In an Age of Upheaval, MBA Programs Help Students Navigate Geopolitics

Current volatility has heightened the need for business leaders who can influence the global rules of the game

From vaccine nationalism to the US-China decoupling and climate change negotiations, geopolitical tensions are rising, leaving businesses in the line of fire. Business schools are responding to the disintegration of the global post-war order by placing much greater emphasis on geopolitics in the MBA curriculum, as they seek to train future leaders who can navigate the link between the public and private sectors and politics.

Among other academics across the globe, Mike Rosenberg teaches geopolitics on the MBA course at IESE Business School in Barcelona. “We are living at an incredibly interesting time in human history, and I think our job as educators is to prepare our students for that,” he says. “What I try to teach them is to understand the complexity of the current situation and how things can be both better and worse at the same time.”

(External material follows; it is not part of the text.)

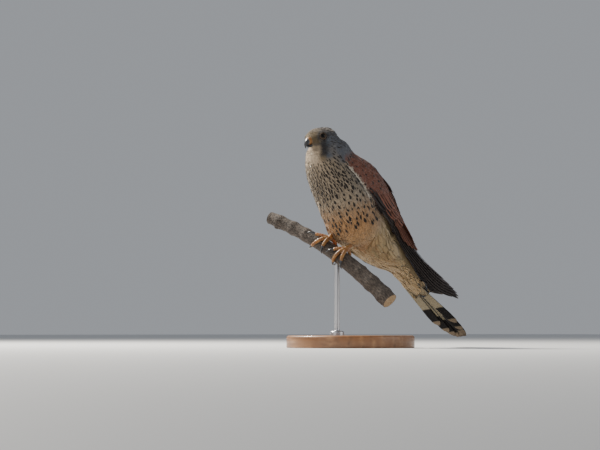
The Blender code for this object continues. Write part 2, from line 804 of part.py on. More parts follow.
def rump():
    """The end of the body, with the long coverts that lie over and under the tail's roots."""
    root, along, back = tail_frame()
    share = np.linspace(0, 1, 6)
    shape = COVERT_HALF_WIDTH * np.interp(share, (0, 0.4, 0.8, 1), (0.7, 1.0, 0.8, 0.25))
    across = np.tile(unit(X + TAIL_ROLL * back), (6, 1))
    normals = np.cross(across, along)
    pieces = [body_skin("rump", TORSO_END + 1.5 * GAP, STATION["coverts"], 7)]
    pieces.append(covert_wedge(*TAIL_COVERTS[0][1:]))
    for proud, start, end, reach in TAIL_COVERTS:
        for out in (0.0, *COVERT_PLACES, *(-x for x in COVERT_PLACES)):
            tip = reach - 0.9 * abs(out)
            place = TAIL_COVERT_ROOT + (tip - TAIL_COVERT_ROOT) * share
            height = covert_height(start, end, share) + proud * (1 - abs(out) / COVERT_PLACES[-1])
            height = height + TAIL_ROLL * out
            centres = root + np.outer(place, along) + np.outer(height, back) + out * X
            pieces.append(vane("covert", centres, across, normals, shape))
    fuse("rump", pieces, "buff")


def tail():
    """Twelve tail feathers, stacked with the middle pair on top and joined at their roots."""
    root, along, back = tail_frame()
    turn = np.arange(12) * math.tau / 12
    rings = [
        root + along * (TAIL_SHOWS_FROM + t) + back * TAIL_BLOCK_RISE
        + np.outer(np.cos(turn), X + TAIL_ROLL * back) * half + np.outer(np.sin(turn), back) * high
        for t, half, high in ((0.0, 11.0, 3.2), (9.0, 11.0, 3.0), (18.0, 10.0, 2.6))
    ]
    pieces = [loft("block", rings)]
    rows = 6
    share = np.linspace(0, 1, rows)
    shape = np.interp(share, (0, 0.25, 0.8, 0.95, 1), (0.4, 0.85, 1.0, 0.72, 0.25))
    start = TAIL_SHOWS_FROM + 6.0
    for pair in range(RECTRIX_PAIRS):
        length = TAIL_LENGTH - OUTER_TAIL_SHORTER * (pair / (RECTRIX_PAIRS - 1)) ** 3
        spread = TAIL_HALF_SPREAD * (pair + 0.35) / (RECTRIX_PAIRS - 0.65)
        half = 6.8 if pair else 7.4
        for side in (1, -1):
            # The two middle feathers overlap, so one lies half a pitch above the other.
            depth = -VANE_PITCH * (pair or -0.5 * side)
            out = side * spread * (0.3 + 0.7 * share)
            way = np.outer(start + (length - start) * share, along)
            centres = root + way + np.outer(out, X) + np.outer(TAIL_TOP + depth + TAIL_ROLL * out, back)
            tilted = unit(X + TAIL_ROLL * back)
            across = np.tile(tilted, (rows, 1))
            normals = np.cross(across, along)
            pieces.append(vane(f"rectrix_{pair}_{side}", centres, across, normals, half * shape))
    fuse("tail_feathers", pieces, "grey")


# The legs

def branch_axis(t):
    """The branch's middle t millimetres along it from the perch point, before its radius is
    taken off the top, and the way along it."""
    plan, slope = math.radians(BRANCH_PLAN_DEG), math.radians(BRANCH_SLOPE_DEG)
    along = np.array(
        [
            -math.cos(plan) * math.cos(slope),
            -math.sin(plan) * math.cos(slope),
            math.sin(slope),
        ]
    )
    up = unit(Z - along * along[2])
    t = np.asarray(t, float)
    sag = -0.5 * BRANCH_BEND * t**2
    return (
        t[..., None] * along + (sag - BRANCH_RADIUS)[..., None] * up,
        unit(along - (BRANCH_BEND * t)[..., None] * up),
    )


def branch_radius(t):
    return BRANCH_RADIUS - BRANCH_TAPER * np.asarray(t, float)


def branch_frame(t):
    """The middle of the branch, the way along, straight up from it, and to the bird's front."""
    middle, along = branch_axis(t)
    up = unit(Z - along * along[..., 2:3])
    front = np.cross(up, along)
    return middle, along, up, front


def toe_path(foot_at, turn_deg, distances, heights):
    """Points of a toe that wraps the branch, as a helix."""
    turn = math.radians(turn_deg)
    radius = branch_radius(foot_at)
    distances = np.asarray(distances, float)
    round_angle = distances * math.cos(turn) / (radius + 2.0)
    t = foot_at - distances * math.sin(turn)
    middle, _, up, front = branch_frame(t)
    way = np.cos(round_angle)[:, None] * up + np.sin(round_angle)[:, None] * front
    return middle + (branch_radius(t) + np.asarray(heights))[:, None] * way, way


def foot_centre(foot_at):
    middle, _, up, _ = branch_frame(np.array(foot_at))
    return middle + (branch_radius(foot_at) + SOLE_RADIUS + GAP + 0.1) * up


def toe_run(side_name, foot_at, toe):
    """A toe's path, the way out from the branch along it, its radii and its turn."""
    length, *turns = TOES[toe]
    turn_deg = turns[side_name == "right"]
    distances = np.linspace(0, length, 7)
    radii = TOE_BASE_RADIUS + (TOE_END_RADIUS - TOE_BASE_RADIUS) * distances / length
    path, way = toe_path(foot_at, turn_deg, distances, radii + GAP + 0.3)
    return path, way, radii, turn_deg


def foot_form(name, side_name, foot_at, grow=0.0):
    """The sole and four toes as one body, all of it larger by grow."""
    pieces = [ball("sole", foot_centre(foot_at), SOLE_RADIUS + grow, 10, 5)]
    for toe in TOES:
        path, way, radii, _ = toe_run(side_name, foot_at, toe)
        pieces.append(tube(f"toe_{toe}", path, radii + grow, 7, up=way[3]))
    return fuse(name, pieces, "yellow")


def foot(side_name, foot_at):
    """A foot, and a curved claw on each toe."""
    foot_form(f"foot_{side_name}", side_name, foot_at)
    for toe in TOES:
        path, way, _, turn_deg = toe_run(side_name, foot_at, toe)
        claw(f"claw_{side_name}_{toe}", path, way, 55 + 57 * math.cos(math.radians(turn_deg)) ** 2)


def claw(name, toe, way, bend_deg):
    """A tapered hook that leaves the toe's end and curls in towards the branch."""
    along = unit(toe[-1] - toe[-2])
    out = unit(way[-1] - along * np.dot(way[-1], along))
    rows = 7
    lean = math.radians(26)
    angles = lean - np.linspace(0, math.radians(bend_deg), rows)
    step = CLAW_LENGTH / (rows - 1)
    path = [toe[-1] + along * (GAP + 0.45)]
    for a, b in zip(angles[:-1], angles[1:]):
        mid = (a + b) / 2
        path.append(path[-1] + step * (math.cos(mid) * along + math.sin(mid) * out))
    radii = CLAW_RADIUS * (1 - np.linspace(0, 1, rows) ** 1.4 * 0.9)
    fuse(name, [tube(name, path, radii, 6, up=np.cross(along, out))], "horn")


def leg(side_name, side, foot_at):
    """The feathered thigh, and the bare shank that shows between it and the foot."""
    hip = HIP * (side, 1, 1)
    sole = foot_centre(foot_at)
    heel = sole + HEEL_FROM_SOLE * (side, 1, 1)
    share = np.linspace(0, 1, 13)
    path = hip + np.outer(share, heel - hip)
    radii = smooth(*zip(*THIGH_RADII), share)
    thigh = tube("thigh", path, radii, 20, up=X)
    apply_boolean(thigh, "DIFFERENCE", body_skin("clear", 2.0, TORSO_END, 20, height=GAP))
    apply_boolean(thigh, "DIFFERENCE", foot_form("clear", side_name, foot_at, GAP + 0.1))
    fuse(f"thigh_{side_name}", [thigh], "buff")
    down = unit(path[-1] - path[-2])
    shank = tube("shank", [sole, (sole + heel) / 2, heel + 0.3 * (heel - sole)],
                 (2.3, 2.1, 2.3), 10, up=X)
    longer = np.vstack([path, path[-1] + 1.5 * GAP * down])
    wider = np.r_[radii, radii[-1]] + 1.5 * GAP
    apply_boolean(shank, "DIFFERENCE", tube("clear", longer, wider, 20, up=X))
    apply_boolean(shank, "DIFFERENCE", body_skin("clear", 2.0, TORSO_END, 20, height=1.5 * GAP))
    apply_boolean(shank, "DIFFERENCE", foot_form("clear", side_name, foot_at, GAP + 0.1))
    fuse(f"shank_{side_name}", [shank], "yellow")


# The perch and stand

def perch_rings(t, around, grow=0.0):
    """Rings of points round the branch at the places t along it."""
    turn = np.arange(around) * math.tau / around
    middle, _, up, front = branch_frame(t)
    radii = branch_radius(t) + grow
    return [
        m + r * (np.outer(np.sin(turn), u) + np.outer(np.cos(turn), f))
        for m, r, u, f in zip(middle, radii, up, front)
    ]


def perch():
    """The branch, with low swellings at its buds away from the feet."""
    t = np.linspace(BRANCH_LOW_END, BRANCH_HIGH_END, 28)
    swell = 0.9 * ease(np.abs(t), 34, 48) * np.cos(math.tau * t / BUD_SPACING) ** 4
    fuse("perch_branch", [loft("branch", perch_rings(t, 12, swell))], "bark")


def turned(name, profile, around):
    """A round body about the stand's axis from (radius, height) points, lowest first."""
    turn = np.arange(around) * math.tau / around
    rings = [
        np.stack([r * np.cos(turn), r * np.sin(turn), np.full(around, h)], -1)
        for r, h in profile
    ]
    return loft(name, rings)


def stand():
    """The round base, and the rod with its collar, which is returned before it's cut to length."""
    edge = [
        (BASE_RADIUS - BASE_EDGE * (1 - math.cos(a)), BASE_HEIGHT - BASE_EDGE * (1 - math.sin(a)))
        for a in np.linspace(0, math.pi / 2, 4)
    ]
    foot_edge = [(BASE_RADIUS - 1.5, 0), (BASE_RADIUS, 1.5)]
    finish(turned("stand_base", foot_edge + edge, 40), "wood")
    rod = turned(
        "stand_rod",
        [
            (COLLAR_RADIUS, BASE_HEIGHT + GAP),
            (COLLAR_RADIUS, BASE_HEIGHT + COLLAR_HEIGHT - 1.5),
            (COLLAR_RADIUS - 2.0, BASE_HEIGHT + COLLAR_HEIGHT),
            (ROD_RADIUS, BASE_HEIGHT + COLLAR_HEIGHT),
            (ROD_RADIUS, PERCH_POINT[2] - BRANCH_RADIUS),
        ],
        18,
    )
    rod.data.transform(Matrix.Translation(PERCH_POINT * (1, 1, 0) * MM))
    return rod


def place_bird():
    """Moves what was made about the perch point to its place over the base."""
    for obj in bpy.context.scene.objects:
        if not obj.name.startswith("stand_"):
            obj.data.transform(Matrix.Translation(PERCH_POINT * MM))


def cut_rod(rod):
    """Ends the rod against the underside of the branch."""
    rings = PERCH_POINT + np.array(perch_rings(np.linspace(-30, 30, 9), 12, 1.5 * GAP))
    apply_boolean(rod, "DIFFERENCE", loft("branch_clear", rings))
    fuse("stand_rod", [rod], "steel")


def main():
    for obj in list(bpy.data.objects):
        bpy.data.objects.remove(obj)
    head_and_neck()
    bill_and_eyes()
    for side_name, side in (("left", 1), ("right", -1)):
        wing(side_name, side)
    rump()
    tail()
    leg("left", 1, -FOOT_SPREAD)
    leg("right", -1, FOOT_SPREAD)
    foot("left", -FOOT_SPREAD)
    foot("right", FOOT_SPREAD)
    perch()
    rod = stand()
    place_bird()
    cut_rod(rod)


main()
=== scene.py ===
import math

import bmesh
import bpy
import numpy as np
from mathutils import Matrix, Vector, noise
from mathutils.bvhtree import BVHTree


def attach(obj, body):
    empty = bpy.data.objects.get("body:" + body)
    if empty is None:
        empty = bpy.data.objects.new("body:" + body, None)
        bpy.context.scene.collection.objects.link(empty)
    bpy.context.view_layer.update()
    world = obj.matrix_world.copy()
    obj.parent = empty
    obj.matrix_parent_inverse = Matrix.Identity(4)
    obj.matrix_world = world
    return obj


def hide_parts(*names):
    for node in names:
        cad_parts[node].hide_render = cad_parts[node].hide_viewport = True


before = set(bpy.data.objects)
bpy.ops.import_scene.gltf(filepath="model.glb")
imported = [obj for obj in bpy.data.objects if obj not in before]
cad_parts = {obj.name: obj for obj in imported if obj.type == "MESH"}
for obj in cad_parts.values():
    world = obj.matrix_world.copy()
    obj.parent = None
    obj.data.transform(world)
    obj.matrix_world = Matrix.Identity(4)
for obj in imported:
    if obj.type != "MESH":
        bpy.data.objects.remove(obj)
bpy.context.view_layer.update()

# The camera
# It looks at the bird's left front with a long lens, level with the tail and a little upwards, and
# stays above the floor. All sizes below are millimetres about the spot on the branch between the feet.
MM = 0.001
PERCH = np.array([0.0, -20.0, 114.0])
X, Y, Z = np.eye(3)
azimuth, elevation = math.radians(50.0), math.radians(-2.6)
view_right = np.array([math.cos(azimuth), math.sin(azimuth), 0.0])
view_back = np.array(
    [
        math.sin(azimuth) * math.cos(elevation),
        -math.cos(azimuth) * math.cos(elevation),
        math.sin(elevation),
    ]
)
view_up = np.cross(view_back, view_right)
looked_at = PERCH * MM - view_right * 0.04144 + view_up * 0.02352
camera = bpy.data.objects.new("camera", bpy.data.cameras.new("camera"))
camera.data.lens = 139.3
camera.data.clip_end = 30.0
camera.location = looked_at + view_back * 2.6
camera.rotation_euler = Vector(view_back).to_track_quat("Z", "Y").to_euler()
bpy.context.scene.collection.objects.link(camera)
bpy.context.scene.camera = camera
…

A big part of his approach is helping students to grasp the sweep of history in order to put the present context into perspective. About 40 percent of the MBA class at IESE chooses the elective, and Rosenberg takes advantage of having students from 60 different countries who all add their own perspective to the discussion.  

“This is very powerful, especially when dealing with issues like the partition of India, the abuses of the military juntas in Latin America, or the situation in Israel and Palestine,” he says.

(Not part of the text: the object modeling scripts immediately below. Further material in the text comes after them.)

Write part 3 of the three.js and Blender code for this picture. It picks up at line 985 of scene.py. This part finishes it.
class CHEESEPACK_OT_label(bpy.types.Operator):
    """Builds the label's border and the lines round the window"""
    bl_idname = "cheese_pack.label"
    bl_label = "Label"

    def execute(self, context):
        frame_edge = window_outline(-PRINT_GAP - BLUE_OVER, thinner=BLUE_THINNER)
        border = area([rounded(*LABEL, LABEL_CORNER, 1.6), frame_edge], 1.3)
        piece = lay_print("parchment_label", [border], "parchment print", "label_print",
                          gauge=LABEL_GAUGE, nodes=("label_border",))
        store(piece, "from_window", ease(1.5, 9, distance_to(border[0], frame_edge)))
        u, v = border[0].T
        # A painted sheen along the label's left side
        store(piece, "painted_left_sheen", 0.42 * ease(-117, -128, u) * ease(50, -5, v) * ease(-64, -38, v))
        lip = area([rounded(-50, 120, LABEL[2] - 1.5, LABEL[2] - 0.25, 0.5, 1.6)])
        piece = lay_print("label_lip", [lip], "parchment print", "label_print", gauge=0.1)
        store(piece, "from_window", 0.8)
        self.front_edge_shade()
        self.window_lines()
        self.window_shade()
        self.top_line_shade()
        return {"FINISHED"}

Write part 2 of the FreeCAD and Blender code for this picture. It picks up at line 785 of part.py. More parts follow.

But in highly diverse and international classrooms, students speaking out on geopolitical issues can cause conflict. Rosenberg says he is having to manage tensions while giving voice to different viewpoints: “I encourage students to speak out on what they see as the truth, but also to be respectful and listen to other classmates’ opinions, even when they are on different sides of deep conflicts and painful situations.”

He says the MBA class largely achieves this balance, and many students tell him that the discourse, while sometimes heated, is the highlight of the course, as it opens everyone’s minds. “Probably the most important legacy of the course is for the students to understand that everyone has a personal story and a way they see the world,” says Rosenberg. “Only through this kind of constructive and respectful dialog can there be progress [towards reconciliation].”

How can MBA programs help students assess geopolitical risk?

Grenoble Ecole de Management in France was an early pioneer, making geopolitics a core part of its curriculum back in 2007. “Students need to be able to assess geopolitical risks,” says Phil Eyre, the MBA program director at Grenoble. “MBA programs therefore need to offer core modules in risk management, geopolitics, macroeconomics, [alongside] well-established subjects such as accounting, finance, microeconomics and people management.”

So he does not reckon the MBA needs root and branch reform, despite the dismantling of the global post-war order, noting that the MBA remains a sought-after qualification in general management that is still valued by students and employers alike. 

Certainly, Eyre says current volatility has heightened the need for MBA students who can understand and navigate the link between politics and business. “Employers are aware that a non-native student completing an MBA in France has by definition a strong international profile, is multilingual, and is at ease when operating in a turbulent, multicultural environment,” he says. “MBA [graduates] are expected to make the link between macroeconomics, geopolitics, corporate strategy and competitiveness.”

Much like at IESE, the geopolitics module at Grenoble is delivered through lively classroom interaction. The MBA students are invited to deliver presentations, giving their own analysis and point of view on a geopolitical issue. This invites reactions from classmates.

“Students are required to argue and to justify their views rationally and not simply state an ideological position,” says Eyre. “Students expect to witness disagreements in the classroom, that is part of the learning process. The art of teaching geopolitics is ensuring the conflict remains intellectual, and does not turn into hot-blooded confrontation.”

Grappling with climate change, global health, and more

Mari Sako, professor of management studies at University of Oxford’s Saïd Business School in the UK, stresses the importance of teaching future business leaders how best to influence the global rules of the game around systemic challenges such as climate change, sustainability, global health, international migration and human rights.

“This involves analyzing the non-market environment, including geopolitical risks, and developing and implementing a corporate diplomacy plan, with skills and expertise in framing the issue, influencing, and coalition-building,” she says.

Sako adds that some MBA students are interested in careers that straddle the public and private sectors, and she reckons the world of business will need more leaders with this skill set. “The politics of global business has always been important, but it’s more so today when the world is getting less flat, with neo-nationalism and protectionism in a multi-polar world.”

Current world events provide plenty of food for thought, says Eyre at IESE. “In the coming year, we expect to discuss the geopolitics of vaccination, global warming and sustainable production.”